Come si sono evolute le enoteche nel tempo? E quali sono stati i motivi per cui sono avvenuti questi cambiamenti?
Sfogliare oggi i nostri listini del dopoguerra evidenzia le radicali trasformazioni dell'offerta di vino che sono avvenute nei 25 anni compresi tra il 1960 e la metà degli anni '80: una rivoluzione che ha radicalmente modificato sia la produzione, sia il consumo. Nell'Italia contadina il vino era un alimento fondamentale; nell'era del consumismo è diventato per tutti un piacere troppo spesso occasionale: bere meno ma bere meglio è stato uno slogan di successo che ha celebrato, con malcelato compiacimento, la sparizione del vino dalla nostra quotidianità.
Qual è stato il periodo di rottura col passato?
Il periodo cruciale per lo sviluppo del vino di qualità come lo beviamo oggi è la seconda metà degli anni '80 che troppi associano esclusivamente al dramma della primavera 1986 (scandalo del metanolo) senza considerare gli altri fattori decisivi per imporre un nuovo paradigma di qualità: i frutti dei primi cospicui investimenti che avevano iniziato a modernizzare vigneti e cantine, la crescente domanda di qualità che arrivava dall'estero e una nuova generazione di appassionati che approfittarono di tutto ciò per berci un po' su. L'arrivo di queste novità, accompagnato dalla comparsa delle guide e dei premi, impattò un settore abituato a un tranquillo e monotono tran tran con velocità e intensità travolgenti e modificò per sempre il paesaggio: via le fojette di sfuso e i vecchi clienti col mezzo toscano tra le labbra, largo a vitigni esotici e prezzi esorbitanti in un'atmosfera entusiasta e travolgente. Avevo poco più di 20 anni e iniziavo a lavorare in un ambiente fantastico e purtroppo molto più coinvolgente dell'università: ogni settimana si scoprivano aziende, vini e zone che i clienti adoravano assaggiare senza tregua: il Vinitaly diventò una gran festa e l'uscita delle guide l'appuntamento decisivo per tutto il settore.

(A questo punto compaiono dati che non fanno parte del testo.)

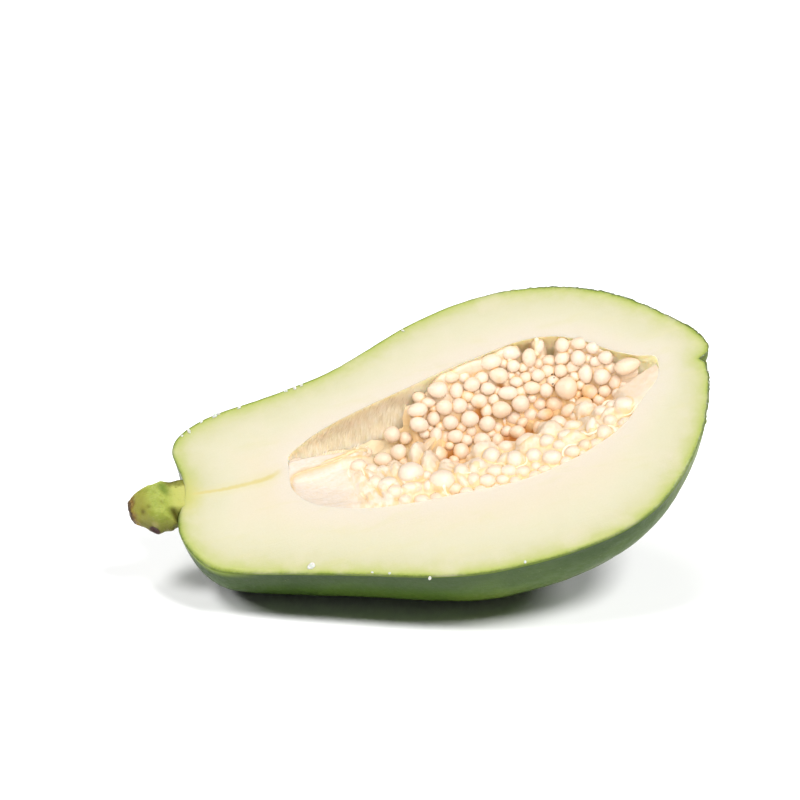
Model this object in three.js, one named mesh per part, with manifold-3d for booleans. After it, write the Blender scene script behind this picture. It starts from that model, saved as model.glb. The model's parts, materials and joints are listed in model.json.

E oggi, invece, com'è l'atmosfera?
Credo che di quel clima di allora avremmo bisogno anche oggi, visto che stiamo vivendo in tempi in cui la compartimentazione di produzione e consumi trionfa sul gusto di bere una bottiglia veramente speciale, un'idea di vino che non sopporto e mi diverto molto a ribaltare. Mi riferisco al confronto tra naturali e convenzionali, alla rigidità di certe gerarchie di qualità per cui un Amarone è necessariamente migliore di Primitivo, alla mancanza di fantasia che appiattisce guide, scaffali, carte dei vini e soprattutto tante home page.
Mi descrivi la professione dell'enotecario secondo Paolo Trimani?
L'esperienza mi suggerisce che la proposta di un bravo vinaio vada costruita a partire da rapporti diretti con i produttori di proprio interesse per conoscere bene le etichette e poterle garantire ai clienti evitando di delegare la composizione dell'assortimento a distributori e agenti: non è sempre facile ma si tratta di un impegno indispensabile nel momento in cui appaiono catene nazionali sulla scena.
Qual è il futuro delle enoteca?
Sono assolutamente convinto che il futuro offra opportunità notevolissime alle realtà indipendenti di qualità, uno spazio che nessuna organizzazione di grandi dimensioni, online o offline, potrà mai occupare.
Quali saranno le carte vincenti?
Per avere successo l'enoteca contemporanea deve caratterizzarsi con uno stile personale che soddisfi i clienti e nel contesto italiano credo che le dimensioni spesso ridotte costituiscano un incolmabile vantaggio competitivo nei confronti dei concorrenti di dimensioni maggiori: dico questo soprattutto perché faccio riferimento alla produzione vinicola di qualità che è polverizzata e quindi difficilmente standardizzabile, anche al livello distributivo, e perciò necessita di essere conosciuta caso per caso e descritta cliente per cliente.